Democratization and the Failure of the Sudan Peace Process – By John Young



May 14, 2013









Alex has summarized my book quite well, but with one major exception:
the central theme is the failure of the peace process to oversee the
democratic transformation called for in the CPA’s Machakos Protocol,
which I contend was the only hope for sustainable peace, both between
the two states and within them.  Although The Fate of Sudan is not a
theoretical study, it proceeds from a critique of liberal
peace-making, the starting point of all peace efforts in Sudan.  As
Alejandro Bendana and other critics have found – and the Sudan
experience backs them up – liberal peace making is a top-down approach
designed to stop violence, but not address its underlying causes,
integrate the warring parties into a Western dominated world order,
and while it rhetorically supports democratic transformation, it is
invariably traded off.

The official sponsor of the Sudan peace process was IGAD, an outfit
created, paid for, and directed by a handful of Western states.  IGAD
(read the U.S.) then sub-contracted the process to its regional ally
Daniel arap Moi who assigned his protector, General Lazarus Sumbeiywo,
who long had close relations with the American security services to
oversee the process, and thus could be trusted.  Under Sumbeiywo the
NCP, SPLM, and the Western participants locked out civil society,
other military groups and political parties, imposed a regime of
secrecy, and then contradictorily called for democratic
transformation.  It was not believable and what followed proved that.

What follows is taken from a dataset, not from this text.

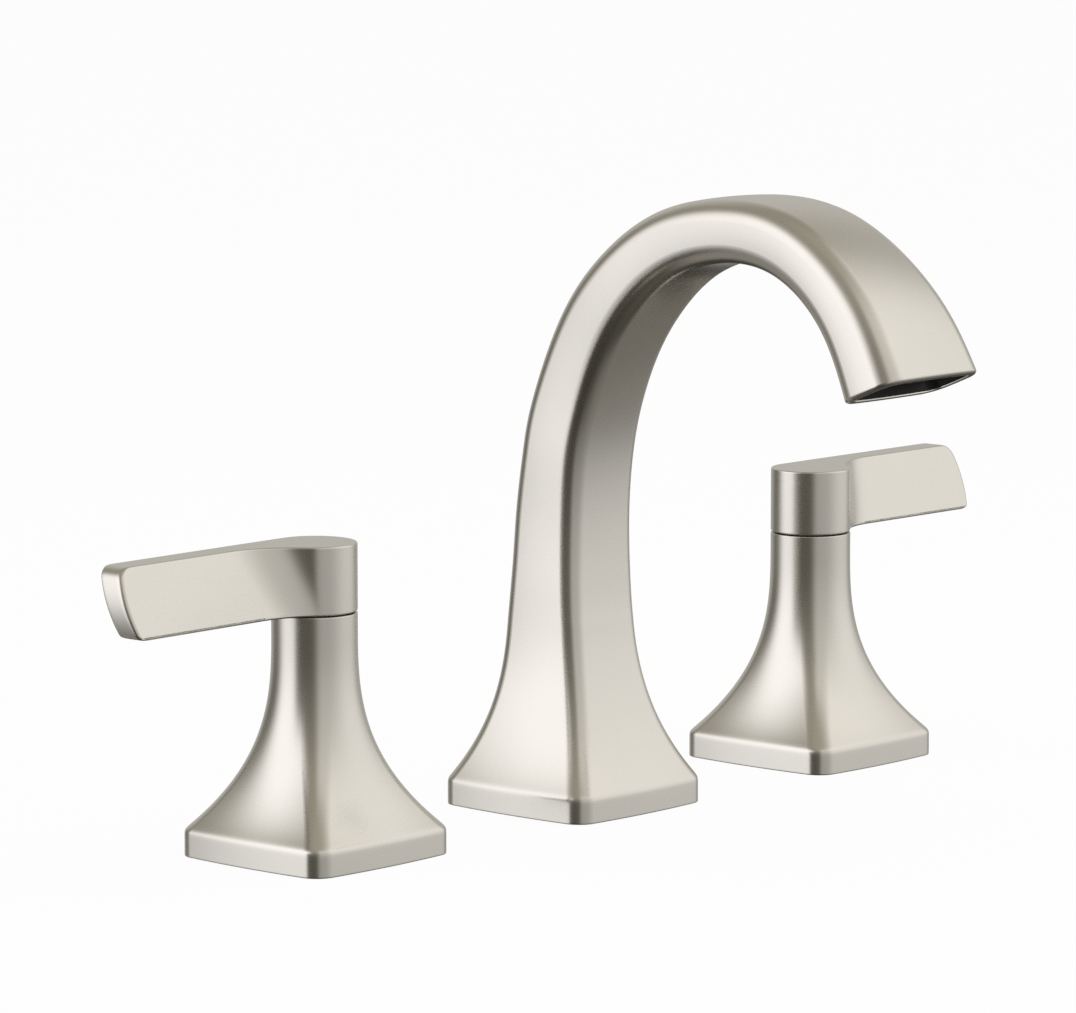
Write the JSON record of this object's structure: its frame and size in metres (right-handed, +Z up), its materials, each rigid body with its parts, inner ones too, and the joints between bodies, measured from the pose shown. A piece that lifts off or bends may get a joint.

The NCP and SPLM used the CPA to isolate their challengers, while the
flawed 2010 elections served to undermine their joint commitment to
Sudan’s unity by effectively dividing the country before the
referendum – all with the support of the U.S. and its allies who
feared that confronting the parties would undermine the peace process.
 The needs of peace and democracy were thus held to be at odds and the
former prevailed over the latter – which is usually the case with
liberal peace making.  However, conflict continued directly or through
proxies and allies of the NCP and SPLM in spite of this compromise
which also led to the consolidation of authoritarian regimes in
Khartoum and Juba.

It is my contention that unless internationals can oversee peace
processes that genuinely support democratization they should withdraw,
that in spite of their weaknesses local actors not operating at the
behest of big powers should lead these processes, and if the
belligerents are not ready to come to the peace table then we should
‘give war a chance’.  No one relishes sitting on the sidelines
watching people die, but there is no conclusive evidence that wars
which end as a result of peace agreements have fewer casualties or are
more likely to lead to sustainable peace than wars decided on the
battlefield.  Moreover, all too often wars that end with peace
agreements that do not involve empowering local people leave them as
bad or worse off than when the conflict began.  That was clearly the
case with the peace agreement that ended the war in eastern Sudan and
it could also be argued that was true for the people of Sudan and
South Sudan post-CPA.  Meanwhile, many of those killed in what was
billed as a north-south war – indeed, maybe the majority – in fact
died as a result intra-south conflicts.  In the final years of the war
fighting was largely between the South Sudan Defense Force (SSDF) and
the SPLA, and that conflict ended as a result of the Juba Declaration
in which the role of the internationals was negligible.  Finally it
must be noted that unlike the SPLA, insurgents in neighbouring
Eritrea, Ethiopia, and Uganda built powerful mass based organizations
able to militarily defeat their foes and were thus able – thankfully –
  to keep out liberal saviors from the West.

John Young is the author of The Fate of Sudan: The Origins and
Consequences of a Flawed Peace Process.